Все пятеро побледнели и в ужасе завопили, отказываясь верить своим собственным глазам. Билли сказал: 
— Не хнычьте, потому что вы все умрёте, один за другим. 
Он навёл ствол ружья на мальчишку, который неоднократно бил его камнем: 
— Начнём с тебя.

Он нажал курок. “Щёлк”, — произошла осечка. Билли быстро отдёрнул затвор и загнал в патронник другой патрон. Щёлк”, — и этот не выстрелил. Все пятеро мальчишек уже неслись, как угорелые, крича во всё горло, перепрыгивая канавы и петляя между деревьями, стараясь выбраться из того злополучного места как можно скорее. Билли, преследуемый желанием убить их, неистово продолжал загонять патроны в патронник и нажимать на курок: “Щёлк, щёлк, щёлк, щёлк…” Но ни один патрон не выстрелил.

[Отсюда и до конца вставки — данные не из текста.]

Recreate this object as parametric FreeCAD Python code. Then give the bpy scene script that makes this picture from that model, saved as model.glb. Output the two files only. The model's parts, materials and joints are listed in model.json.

Тех пятерых уже и след простыл. На земле же, возле Билли, были разбросаны шестнадцать патронов. Он собрал их, смахнул с них грязь и снова зарядил ими ружьё. Он навёл мушку ружья на дерево и начал нажимать на курок: “Бах, бах, бах, бах…” На этот раз не было ни одной осечки, и в ствол дерева летели пули, от которых кора щепками разлеталась во все стороны. Билли стоял на середине дороги, сгорая от гнева. Потом, ни с того ни с сего, он разразился безудержным истерическим смехом, который вырывался из глубины, от расстройства и досады. Он так сильно смеялся, что по распухшим щекам потекли слёзы.

В том году, когда школа закрылась на летние каникулы, Билли покинул её, и больше он туда уже не возвратился.